▶ **Given material**
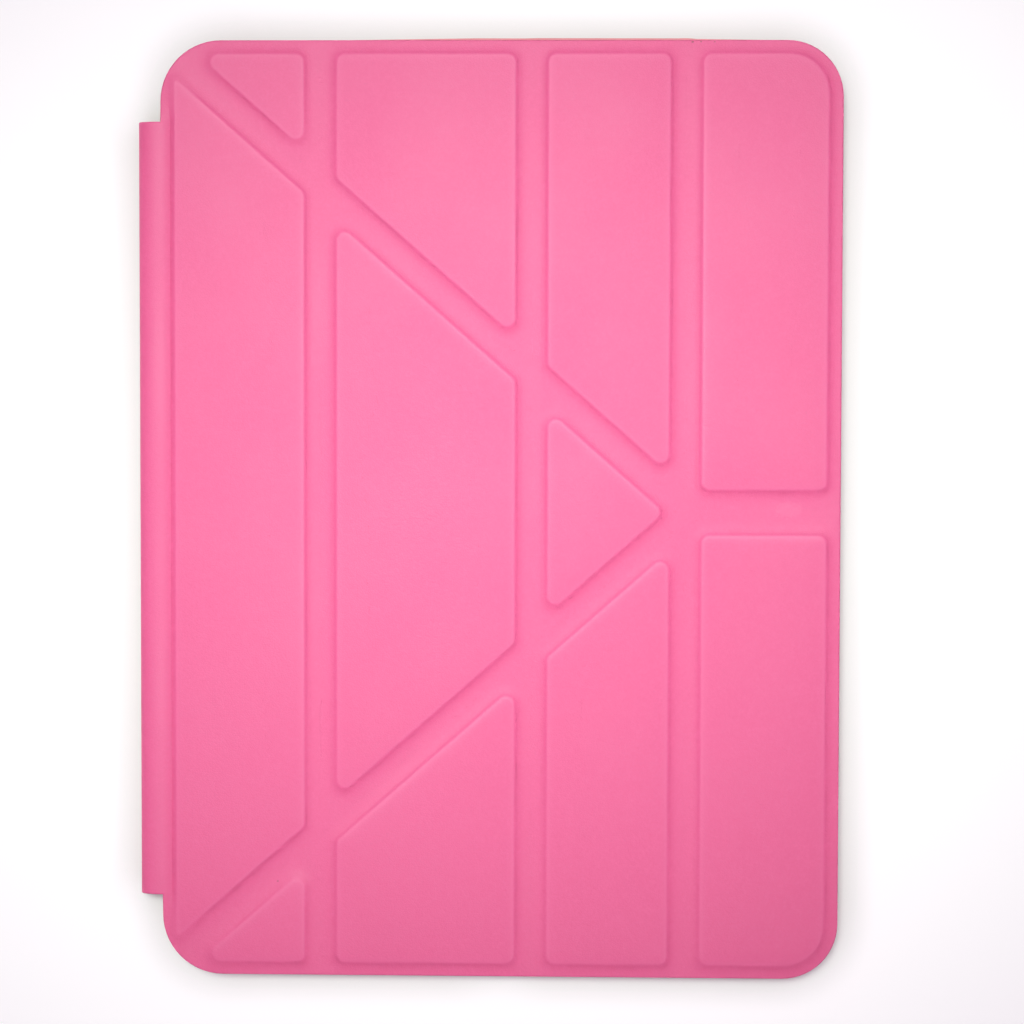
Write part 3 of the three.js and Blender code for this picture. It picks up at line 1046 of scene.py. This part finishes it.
# Small marks of use on the front: place on the sheet, half sizes, colour and strength.
MARKS = {
    "speck_on_top_edge": (LEFT + 142.4, HALF - 0.5, 0.4, 0.25, (0.3, 0.1, 0.09), 0.75),
    "speck_beside_it": (LEFT + 144.6, HALF - 0.45, 0.3, 0.2, (0.3, 0.1, 0.09), 0.7),
    "speck_further_on": (LEFT + 148.2, HALF - 0.5, 0.25, 0.2, (0.34, 0.12, 0.1), 0.6),
    "speck_near_foot": (LEFT + 31.3, -100.4, 0.35, 0.35, (0.42, 0.08, 0.14), 0.5),
    "scuff_in_gap": (LEFT + 168.5, 0.9, 4.4, 2.6, (0.95, 0.23, 0.43), 0.2),
    "rub_on_crease": (LEFT + 143.9, 12.5, 0.22, 9.0, (0.8, 0.11, 0.26), 0.3),
}

LEATHER_COLOR = (0.88, 0.138, 0.336)
BURNISHED_COLOR = (0.9, 0.17, 0.38, 1)
GRAIN_COLOR = (0.86, 0.12, 0.305, 1)
GRIMY_COLOR = (0.79, 0.108, 0.262, 1)


def leather_material(name, marks):
    made = Material(name, LEATHER_COLOR, 0.5, Coat_Weight=0.05, Coat_Roughness=0.4)
    made.shader.inputs["Specular IOR Level"].default_value = 0.4
    grain = made.cell_edges(0.62)
    pebble = made.noise(0.85, 4, rough=0.65)
    cloud = made.noise(38, 2)
    fleck = made.noise(2.2, 4)
    across = made.noise(1.0, 3, (0.22, 1.6, 1))
    upright = made.noise(1.0, 3, (1.6, 0.22, 1))
    made.bump(made.span(grain, 0.0, 0.18, 0.0, 1.0), 0.02)
    made.bump(pebble, 0.05)
    made.bump(made.span(across, 0.62, 0.7, 1.0, 0.0), 0.008)
    made.bump(made.span(upright, 0.62, 0.7, 1.0, 0.0), 0.008)
    shade = made.mottle(cloud, LEATHER_COLOR, 0.975, 1.02)
    shade = made.mix(made.span(fleck, 0.35, 0.7, 0.0, 0.55), shade, GRAIN_COLOR)
    shade = made.mix(made.span(grain, 0.0, 0.06, 0.3, 0.0), shade, tone(LEATHER_COLOR, 0.8))
    shade = made.mix(made.span(pebble, 0.35, 0.65, 0.8, 0.0), shade, GRAIN_COLOR)
    wear = made.mask("wear")
    burnished = made.math("MAXIMUM", wear, 0.0)
    grimy = made.math("MAXIMUM", made.math("MULTIPLY", wear, -1.0), 0.0)
    shade = made.mix(made.math("MULTIPLY", burnished, made.spread(fleck, 0.25, 0.45)), shade,
                     BURNISHED_COLOR)
    shade = made.mix(made.math("MULTIPLY", grimy, made.spread(fleck, 0.05, 0.2)), shade,
                     GRIMY_COLOR)
    for x, y, half_x, half_y, color, strength in marks.values():
        blot = made.blot(x, y, half_x, half_y)
        shade = made.mix(made.math("MULTIPLY", blot, strength), shade, (*color, 1))
    rough = made.spread(cloud, 0.47, 0.55)
    return made.done(shade, made.math("SUBTRACT", rough, made.math("MULTIPLY", burnished, 0.08)))


LINING_COLOR = (0.79, 0.34, 0.36)


def lining_material():
    made = Material("short_pile_microfibre", LINING_COLOR, 0.92, Sheen_Weight=0.5, Sheen_Roughness=0.4)
    made.shader.inputs["Sheen Tint"].default_value = (1.0, 0.8, 0.8, 1)
    fibre = made.noise(0.28, 5, rough=0.75)
    nap = made.noise(9, 3)
    drag = made.noise(3.0, 3, (0.35, 1.3, 1))
    made.bump(fibre, 0.05)
    made.bump(drag, 0.03)
    shade = made.mottle(nap, LINING_COLOR, 0.9, 1.05)
    shade = made.mix(made.spread(fibre, 0.3, 0.0), shade, tone(LINING_COLOR, 0.72))
    return made.done(shade, made.spread(drag, 0.86, 0.97))


TRAY_COLOR = (0.83, 0.24, 0.42)


def moulded_material(name, color, roughness, grain_mm=0.35):
    made = Material(name, color, roughness)
    spark = made.noise(grain_mm, 3)
    cloud = made.noise(22, 2)
    made.bump(spark, 0.018)
    shade = made.mottle(cloud, color, 0.95, 1.03)
    shade = made.mix(made.span(spark, 0.35, 0.7, 0.12, 0.0), shade, tone(color, 0.8))
    return made.done(shade, made.spread(cloud, roughness - 0.04, roughness + 0.06))


def board_material():
    color = (0.48, 0.41, 0.31)
    made = Material("pressed_fibreboard", color, 0.88)
    fibre = made.noise(1.1, 5, (0.4, 1.5, 1), 0.7)
    speck = made.noise(0.6, 3)
    made.bump(fibre, 0.04)
    shade = made.mottle(fibre, color, 0.8, 1.15)
    shade = made.mix(made.span(speck, 0.62, 0.72, 0.0, 0.5), shade, tone(color, 0.45))
    return made.done(shade, made.spread(fibre, 0.8, 0.95))


def strip_material():
    color = (0.8, 0.79, 0.75)
    made = Material("stiffening_sheet", color, 0.5)
    streak = made.noise(2.0, 3, (1.5, 0.15, 1))
    made.bump(streak, 0.01)
    shade = made.mottle(streak, color, 0.93, 1.02)
    return made.done(shade, made.spread(streak, 0.42, 0.58))


def steel_material():
    color = (0.55, 0.56, 0.58)
    made = Material("nickel_plate", color, 0.3, Metallic=1.0)
    brush = made.noise(0.6, 3, (2.0, 0.12, 1))
    stain = made.noise(4, 3)
    made.bump(brush, 0.004)
    shade = made.mix(made.span(stain, 0.35, 0.7, 0.0, 1.0), tone(color, 1.05), tone(color, 0.8))
    return made.done(shade, made.spread(brush, 0.22, 0.42))


def paint(objects, material):
    for each in objects:
        each.data.materials.clear()
        each.data.materials.append(material)


# ---- the case
leather = [leather_column(column) for column in range(4)]
leather += [leather_crease(index) for index in range(3)]
lining = [lining_column(column) for column in range(4)]
lining += [lining_crease(index) for index in range(3)]
spine_leather, spine_lining = make_spine()
lining += spine_lining + [make_bed()]
paint(leather, leather_material("fine_grained_leather", MARKS))
paint(spine_leather + [make_back()], leather_material("unmarked_leather", {}))
paint(lining, lining_material())
paint([make_frame(), make_plate()], moulded_material("bumper_plastic", TRAY_COLOR, 0.5))
paint(make_buttons(), moulded_material("button_plastic", (0.81, 0.2, 0.38), 0.4, 0.25))
paint([make_camera_ring()], moulded_material("trim_plastic", (0.62, 0.13, 0.28), 0.18, 0.6))

hidden = {"board": board_material(), "spine": strip_material(), "edge": steel_material()}
hidden["sleep"] = hidden["steel"] = hidden["edge"]
for name, node in frame["nodes"].items():
    if not node.hide_render:
        store_rest(node.data)
        paint([node], hidden[name.split("_")[0]])

# ---- floor, light, camera
FLOOR_SIZE = 2.5
FLOOR_COLOR, FLOOR_GLOW = (0.56, 0.66, 0.58), (0.56, 0.45, 0.54, 1)
SHADOW_REACH, SHADOW_DEPTH = 12, 1.6
ROOM_LIGHT, BACKDROP_LIGHT = 0.22, 0.95


def make_floor():
    """A pale floor that glows a little, and less beside what stands on it."""
    size = FLOOR_SIZE
    corners = [(-size, -size, 0), (size, -size, 0), (size, size, 0), (-size, size, 0)]
    mesh = bpy.data.meshes.new("floor")
    mesh.from_pydata(corners, [], [(0, 1, 2, 3)])
    floor = bpy.data.objects.new("floor", mesh)
    bpy.context.scene.collection.objects.link(floor)
    made = Material("pale_floor", FLOOR_COLOR, 0.85)
    made.shader.inputs["Emission Color"].default_value = FLOOR_GLOW
    open_sky = made.node("AmbientOcclusion", inputs={"Distance": SHADOW_REACH * MM}).outputs["AO"]
    made.put(made.shader.inputs["Emission Strength"], made.math("POWER", open_sky, SHADOW_DEPTH))
    paint([floor], made.done())


def area_light(name, place, target, size, power, color=(1, 1, 1), spread=180):
    data = bpy.data.lights.new(name, "AREA")
    data.spread = math.radians(spread)
    data.shape = "RECTANGLE"
    data.size, data.size_y = size
    data.energy = power
    data.color = color
    light = bpy.data.objects.new(name, data)
    bpy.context.scene.collection.objects.link(light)
    light.location = place
    light.rotation_euler = (Vector(target) - Vector(place)).to_track_quat("-Z", "Y").to_euler()
    light.visible_camera = False


def make_lights():
    """A gridded softbox above the case, a wide lamp behind it, and a pale room."""
    area_light("softbox", (-0.06, 0.22, 1.2), (0.0, 0.004, 0), (0.36, 0.22), 0.445,
               (1.0, 0.99, 0.985), 26.5)
    area_light("ceiling", (-0.1, 0.3, 1.5), (0, 0, 0), (1.4, 1.4), 0.5, (0.98, 0.985, 1.0))
    world = bpy.data.worlds.new("studio")
    bpy.context.scene.world = world
    world.use_nodes = True
    nodes, links = world.node_tree.nodes, world.node_tree.links
    room = nodes["Background"]
    room.inputs["Color"].default_value = (0.97, 0.975, 1.0, 1)
    room.inputs["Strength"].default_value = ROOM_LIGHT
    backdrop = nodes.new("ShaderNodeBackground")
    backdrop.inputs["Color"].default_value = (1, 1, 1, 1)
    backdrop.inputs["Strength"].default_value = BACKDROP_LIGHT
    seen = nodes.new("ShaderNodeLightPath")
    choice = nodes.new("ShaderNodeMixShader")
    links.new(seen.outputs["Is Camera Ray"], choice.inputs[0])
    links.new(room.outputs[0], choice.inputs[1])
    links.new(backdrop.outputs[0], choice.inputs[2])
    links.new(choice.outputs[0], nodes["World Output"].inputs[0])


CAMERA_AIM = Vector((3.2, 0, 0))
CAMERA_SHIFT = Vector((-2.86, 0.64))
CAMERA_DISTANCE = 900
CAMERA_TURNS = (3.126, -1.953, -0.243)
LENS = 116.3


def make_camera():
    data = bpy.data.cameras.new("camera")
    data.lens = LENS
    data.sensor_width = 36
    data.clip_start, data.clip_end = 0.01, 20
    camera = bpy.data.objects.new("camera", data)
    bpy.context.scene.collection.objects.link(camera)
    turn = Matrix.Identity(3)
    for angle, axis in zip(CAMERA_TURNS, "XYZ"):
        turn = Matrix.Rotation(math.radians(angle), 3, axis) @ turn
    back = Vector((-CAMERA_SHIFT.x, -CAMERA_SHIFT.y, CAMERA_DISTANCE))
    camera.matrix_world = (Matrix.Translation((CAMERA_AIM + turn.transposed() @ back) * MM)
                           @ turn.transposed().to_4x4())
    bpy.context.scene.camera = camera


make_floor()
make_lights()
make_camera()
bpy.context.scene.view_settings.view_transform = "Standard"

▶ **Exercise brief**
Please repeat word for word the lines above that run from the beginning through the line containing "GRIMY_COLOR = (0.79, 0.108, 0.262, 1)", keeping both the first and that last line.

▶ **Exercise solution**
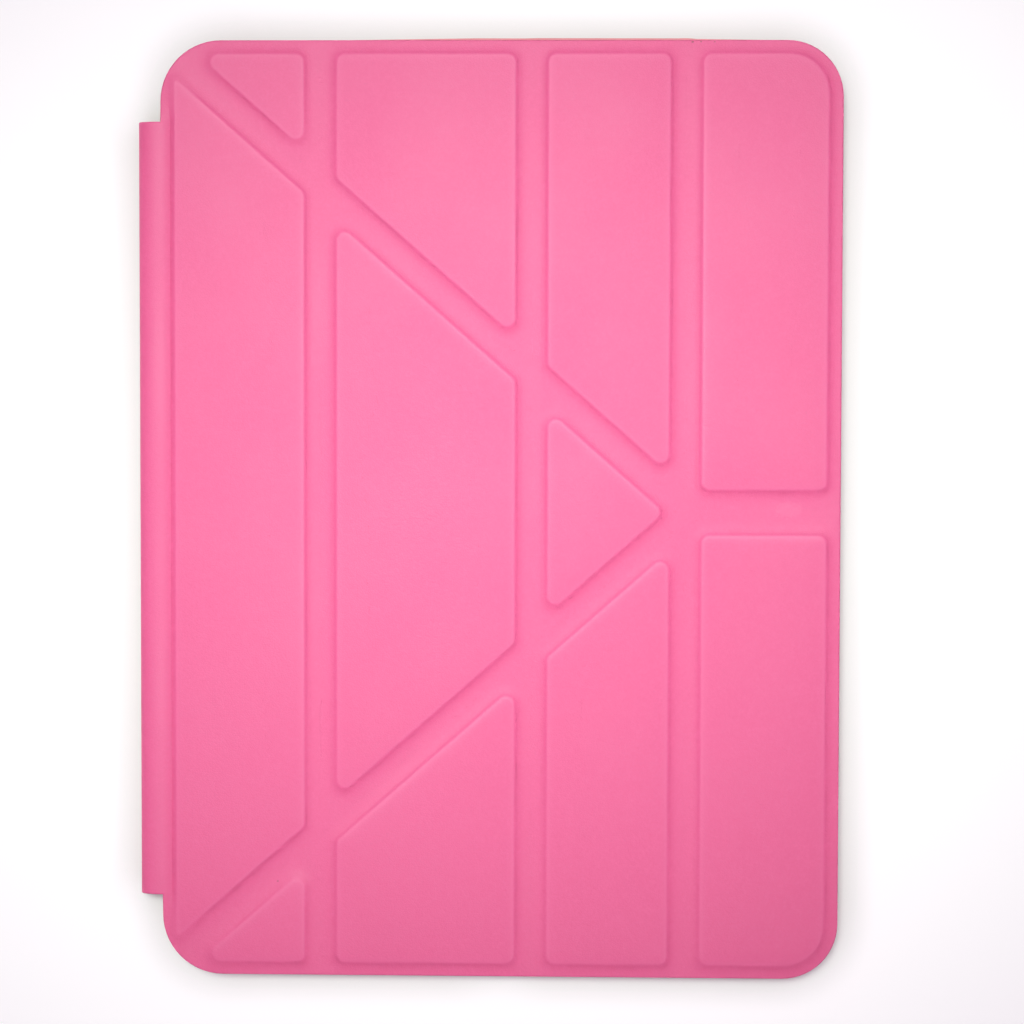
Write part 3 of the three.js and Blender code for this picture. It picks up at line 1046 of scene.py. This part finishes it.
# Small marks of use on the front: place on the sheet, half sizes, colour and strength.
MARKS = {
    "speck_on_top_edge": (LEFT + 142.4, HALF - 0.5, 0.4, 0.25, (0.3, 0.1, 0.09), 0.75),
    "speck_beside_it": (LEFT + 144.6, HALF - 0.45, 0.3, 0.2, (0.3, 0.1, 0.09), 0.7),
    "speck_further_on": (LEFT + 148.2, HALF - 0.5, 0.25, 0.2, (0.34, 0.12, 0.1), 0.6),
    "speck_near_foot": (LEFT + 31.3, -100.4, 0.35, 0.35, (0.42, 0.08, 0.14), 0.5),
    "scuff_in_gap": (LEFT + 168.5, 0.9, 4.4, 2.6, (0.95, 0.23, 0.43), 0.2),
    "rub_on_crease": (LEFT + 143.9, 12.5, 0.22, 9.0, (0.8, 0.11, 0.26), 0.3),
}

LEATHER_COLOR = (0.88, 0.138, 0.336)
BURNISHED_COLOR = (0.9, 0.17, 0.38, 1)
GRAIN_COLOR = (0.86, 0.12, 0.305, 1)
GRIMY_COLOR = (0.79, 0.108, 0.262, 1)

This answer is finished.